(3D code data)
* START *

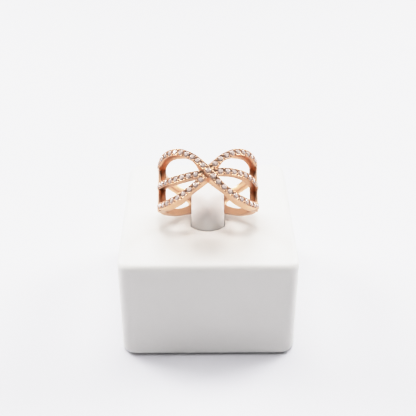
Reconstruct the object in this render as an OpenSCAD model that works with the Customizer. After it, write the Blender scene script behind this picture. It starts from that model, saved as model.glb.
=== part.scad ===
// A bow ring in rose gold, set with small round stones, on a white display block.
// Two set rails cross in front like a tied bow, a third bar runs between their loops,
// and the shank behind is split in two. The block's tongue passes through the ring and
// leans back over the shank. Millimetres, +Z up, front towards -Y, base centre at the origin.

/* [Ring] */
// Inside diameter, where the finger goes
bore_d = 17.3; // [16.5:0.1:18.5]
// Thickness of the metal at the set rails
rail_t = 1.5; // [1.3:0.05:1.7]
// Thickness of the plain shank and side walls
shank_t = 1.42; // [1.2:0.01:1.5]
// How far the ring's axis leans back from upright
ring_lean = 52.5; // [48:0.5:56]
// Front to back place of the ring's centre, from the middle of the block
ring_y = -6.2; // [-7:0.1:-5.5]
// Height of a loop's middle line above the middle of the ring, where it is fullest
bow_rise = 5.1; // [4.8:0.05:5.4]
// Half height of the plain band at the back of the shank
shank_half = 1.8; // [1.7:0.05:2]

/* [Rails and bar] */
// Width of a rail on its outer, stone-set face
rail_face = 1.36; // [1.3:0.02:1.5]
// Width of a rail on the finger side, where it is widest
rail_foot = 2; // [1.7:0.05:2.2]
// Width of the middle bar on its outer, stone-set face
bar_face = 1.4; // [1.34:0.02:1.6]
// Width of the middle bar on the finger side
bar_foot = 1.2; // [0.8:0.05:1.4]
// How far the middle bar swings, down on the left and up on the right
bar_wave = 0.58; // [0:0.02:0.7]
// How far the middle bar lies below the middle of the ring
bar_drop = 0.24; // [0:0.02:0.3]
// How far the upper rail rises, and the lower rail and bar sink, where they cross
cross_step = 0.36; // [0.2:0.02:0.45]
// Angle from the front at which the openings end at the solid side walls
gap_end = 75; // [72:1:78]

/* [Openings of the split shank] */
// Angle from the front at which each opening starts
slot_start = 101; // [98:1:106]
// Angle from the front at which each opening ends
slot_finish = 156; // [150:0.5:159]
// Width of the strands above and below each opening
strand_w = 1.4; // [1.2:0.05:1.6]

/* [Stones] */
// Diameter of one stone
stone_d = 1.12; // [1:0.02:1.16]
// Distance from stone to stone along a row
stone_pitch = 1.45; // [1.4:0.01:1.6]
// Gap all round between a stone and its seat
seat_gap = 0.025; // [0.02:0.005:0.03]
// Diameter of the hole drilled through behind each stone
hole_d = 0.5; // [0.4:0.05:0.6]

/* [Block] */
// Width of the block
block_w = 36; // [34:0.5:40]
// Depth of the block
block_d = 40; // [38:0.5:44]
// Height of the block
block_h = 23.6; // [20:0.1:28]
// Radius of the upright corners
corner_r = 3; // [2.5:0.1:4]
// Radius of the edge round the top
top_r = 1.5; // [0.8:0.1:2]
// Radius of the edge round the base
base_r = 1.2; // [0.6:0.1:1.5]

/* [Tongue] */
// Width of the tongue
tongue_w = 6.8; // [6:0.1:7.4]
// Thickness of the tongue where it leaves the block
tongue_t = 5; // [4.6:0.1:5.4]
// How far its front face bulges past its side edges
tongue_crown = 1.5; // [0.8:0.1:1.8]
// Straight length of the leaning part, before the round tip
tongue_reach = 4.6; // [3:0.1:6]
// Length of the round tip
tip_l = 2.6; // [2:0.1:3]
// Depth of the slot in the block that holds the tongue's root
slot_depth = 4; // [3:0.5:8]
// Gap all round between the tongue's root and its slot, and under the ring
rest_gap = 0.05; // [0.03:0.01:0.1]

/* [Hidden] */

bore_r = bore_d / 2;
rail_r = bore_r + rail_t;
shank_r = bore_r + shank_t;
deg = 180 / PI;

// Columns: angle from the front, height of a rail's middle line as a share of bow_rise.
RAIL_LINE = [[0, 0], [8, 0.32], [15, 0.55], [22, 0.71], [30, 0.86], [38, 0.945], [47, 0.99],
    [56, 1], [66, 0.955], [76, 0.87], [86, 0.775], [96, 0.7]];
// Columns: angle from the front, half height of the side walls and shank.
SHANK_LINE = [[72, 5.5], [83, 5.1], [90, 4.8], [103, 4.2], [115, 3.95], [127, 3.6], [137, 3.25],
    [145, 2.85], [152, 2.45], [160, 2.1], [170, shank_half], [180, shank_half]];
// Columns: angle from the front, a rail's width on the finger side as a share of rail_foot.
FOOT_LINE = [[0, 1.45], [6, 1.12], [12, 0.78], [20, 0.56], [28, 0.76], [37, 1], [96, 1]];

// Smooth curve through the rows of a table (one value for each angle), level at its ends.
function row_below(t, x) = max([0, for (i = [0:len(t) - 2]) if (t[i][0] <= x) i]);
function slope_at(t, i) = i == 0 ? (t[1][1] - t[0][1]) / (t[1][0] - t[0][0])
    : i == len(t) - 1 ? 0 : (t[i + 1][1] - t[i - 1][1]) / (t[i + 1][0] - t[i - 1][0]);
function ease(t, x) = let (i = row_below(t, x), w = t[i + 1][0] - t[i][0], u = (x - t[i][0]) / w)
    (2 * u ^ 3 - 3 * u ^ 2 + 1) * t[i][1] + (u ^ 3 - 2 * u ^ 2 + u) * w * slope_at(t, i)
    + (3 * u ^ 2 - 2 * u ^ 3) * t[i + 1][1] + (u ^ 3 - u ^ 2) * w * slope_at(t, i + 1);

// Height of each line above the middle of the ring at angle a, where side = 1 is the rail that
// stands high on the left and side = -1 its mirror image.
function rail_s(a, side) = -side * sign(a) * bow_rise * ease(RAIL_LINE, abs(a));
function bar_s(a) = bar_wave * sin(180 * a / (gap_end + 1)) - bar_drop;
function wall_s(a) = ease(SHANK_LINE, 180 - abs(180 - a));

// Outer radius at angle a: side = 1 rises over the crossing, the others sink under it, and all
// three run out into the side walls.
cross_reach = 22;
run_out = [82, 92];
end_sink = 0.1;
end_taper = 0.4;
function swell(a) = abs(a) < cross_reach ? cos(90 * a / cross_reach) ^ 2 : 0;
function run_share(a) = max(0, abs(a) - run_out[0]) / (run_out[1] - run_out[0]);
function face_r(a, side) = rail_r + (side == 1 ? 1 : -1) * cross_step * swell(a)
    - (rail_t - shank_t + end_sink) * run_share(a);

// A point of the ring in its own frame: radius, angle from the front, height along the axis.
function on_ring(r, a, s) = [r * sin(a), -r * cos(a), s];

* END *
* START *

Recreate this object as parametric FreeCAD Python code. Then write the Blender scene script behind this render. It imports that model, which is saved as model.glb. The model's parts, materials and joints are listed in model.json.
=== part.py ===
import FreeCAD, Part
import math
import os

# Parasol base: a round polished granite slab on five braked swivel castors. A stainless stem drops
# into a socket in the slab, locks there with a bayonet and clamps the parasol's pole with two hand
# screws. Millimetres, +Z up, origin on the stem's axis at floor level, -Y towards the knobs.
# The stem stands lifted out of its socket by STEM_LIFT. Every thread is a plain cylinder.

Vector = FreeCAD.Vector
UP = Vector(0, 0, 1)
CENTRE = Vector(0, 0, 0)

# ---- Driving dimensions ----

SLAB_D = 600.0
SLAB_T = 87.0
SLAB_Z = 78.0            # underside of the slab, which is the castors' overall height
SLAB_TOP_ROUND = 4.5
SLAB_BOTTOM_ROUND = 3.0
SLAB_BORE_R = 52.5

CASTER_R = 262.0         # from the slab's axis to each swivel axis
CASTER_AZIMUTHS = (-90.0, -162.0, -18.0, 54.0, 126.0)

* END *

*Exercise*: Using the data above, reproduce exactly the lines from the line that contains "Reconstruct the object" through the line that contains "at the origin.", including both.

*Solution to this task*:
Reconstruct the object in this render as an OpenSCAD model that works with the Customizer. After it, write the Blender scene script behind this picture. It starts from that model, saved as model.glb.
=== part.scad ===
// A bow ring in rose gold, set with small round stones, on a white display block.
// Two set rails cross in front like a tied bow, a third bar runs between their loops,
// and the shank behind is split in two. The block's tongue passes through the ring and
// leans back over the shank. Millimetres, +Z up, front towards -Y, base centre at the origin.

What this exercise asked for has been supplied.